In Europe's boardrooms - from Vietz's modest operation to France and Germany's powerful business associations - the economic future of postwar Iraq and its estimated $30 billion reconstruction needs have become topic A.
Fears among French and German companies that the antiwar stance taken by Prime Minister Jacques Chirac and Chancellor Gerhard Schröder would cost them business have come true - at least in the first round of contracts awarded by USAID.
All of the initial money the government development agency will give out in primary contracts for immediate postwar reconstruction has gone or will go to US companies. Up to now, only two foreign firms - both of them British - have been brought on, as subcontractors.
Siemens' telecommunications know-how or Hochtief's construction cranes have not been in demand. Nor will they be, says Vietz.

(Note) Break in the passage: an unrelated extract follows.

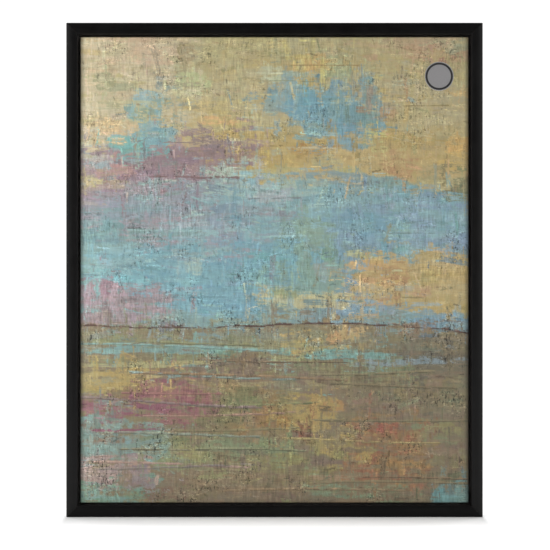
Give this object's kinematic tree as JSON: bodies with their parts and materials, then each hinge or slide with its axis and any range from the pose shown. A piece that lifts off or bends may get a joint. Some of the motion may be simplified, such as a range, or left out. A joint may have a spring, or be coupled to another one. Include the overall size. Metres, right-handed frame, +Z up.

German corporate jitters "Because of the chancellor's political slip-up, German business has no chance," says Vietz, echoing the concerns of other German executives.
Chancellor Gerhard Schröder's tough antiwar position, which he made clear as a promise to voters while battling for reelection in September, rankled the Bush administration. While his public stood behind him, Germany's business leaders implored Schröder to soften his tone.
"I was also against the war," says Vietz. "But I would have said it differently."
The postwar business front is already quite different in European countries that supported the US-led invasion. Companies in Britain and Denmark have already had contact with US officials interested in their services.
US diplomats in Denmark, which has offered 360 soldiers to help maintain stability in postwar Iraq, have already sent word through the defense minister that they would like to talk with Danish shipping company A.P. Moller/Maersk Group regarding its expertise in the region, the company says.
London-based Crown Agents has been providing logistical support to the USAID mission in Kuwait ever since the Washington-based International Resources Group received a $7.1 million contract in February.
Bechtel announced last week that the British firm Olive Security and the British part of Florida-based ArmorHoldings will provide security services and survey unexploded ordnance in Iraq.
A British business invasion The British expect more contracts to follow soon. "We know that [Trade and Industry Secretary Patricia] Hewitt has been to the states and lobbied on behalf of British companies, and we know that the major British companies in the area ... have been asked to stand by," said David Claridge, an analyst at Janusian Security Risk Management in London.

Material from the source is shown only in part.